Urbi et Orbi - Mas é uma infra-estrutura fundamental e imperativa para a cidade, ou nem por isso?
Fernando Sena -
Acima de tudo, o que achamos importante é que a Covilhã tenha estruturas que possam acolher espectáculos e estruturas que tenham condições que sejam compatíveis com os avanços tecnológicos que houve tanto ao nível de equipamentos como também da qualidade e do conforto que os espectadores possam ter. Portanto, o que gostaríamos era que o Centro de Artes fosse uma realidade que servisse a Covilhã e que não fosse apenas uma estrutura sem qualquer tipo de sentido. Ficaríamos contentes, mesmo não estando lá como gostaríamos.

Urbi et Orbi - O que pensa do teatro? Qual é a política cultural da Câmara Municipal da Covilhã quanto a esta arte?
Fernando Sena -
A política da câmara em relação ao teatro e até à cultura em si é uma aposta fraca. É evidente que estruturas profissionais, quer sejam na área do teatro, da música ou outras artes, estão em situações complicadas. É o caso do Teatro das Beiras. Na Covilhã e interior do país, há uma predisposição menor das pessoas para as actividades culturais e é por isso que deveria haver um forte incentivo, não só ao nível financeiro, por parte das autarquias. A Câmara da Covilhã não entende assim e o Teatro das Beiras tem de fazer o seu percurso de outra forma, apostando em fazer espectáculos pelo país, e não tanto na sua zona natural de intervenção.

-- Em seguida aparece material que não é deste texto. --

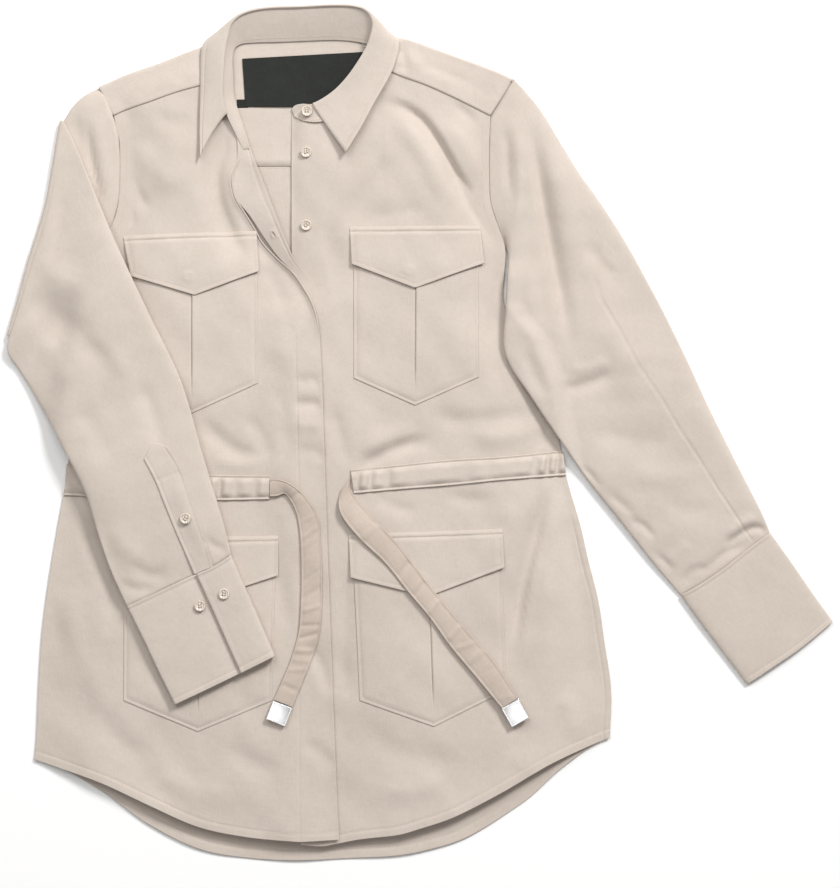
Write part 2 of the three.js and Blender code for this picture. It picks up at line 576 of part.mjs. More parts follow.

Urbi et Orbi - Há alguma estreia em agenda?
Fernando Sena -
Sim... No início da segunda quinzena de Outubro, vamos estrear um
espectáculo que é constituído por vários textos de Eduardo de Filippo, a que o autor chamou "Crónica dos Dias Ímpares". Será ainda realizado o Festival de Teatro da Covilhã, nos fins de Novembro, inícios de Dezembro. Ficará, desta forma, completa a actividade da companhia para o ano de 2004.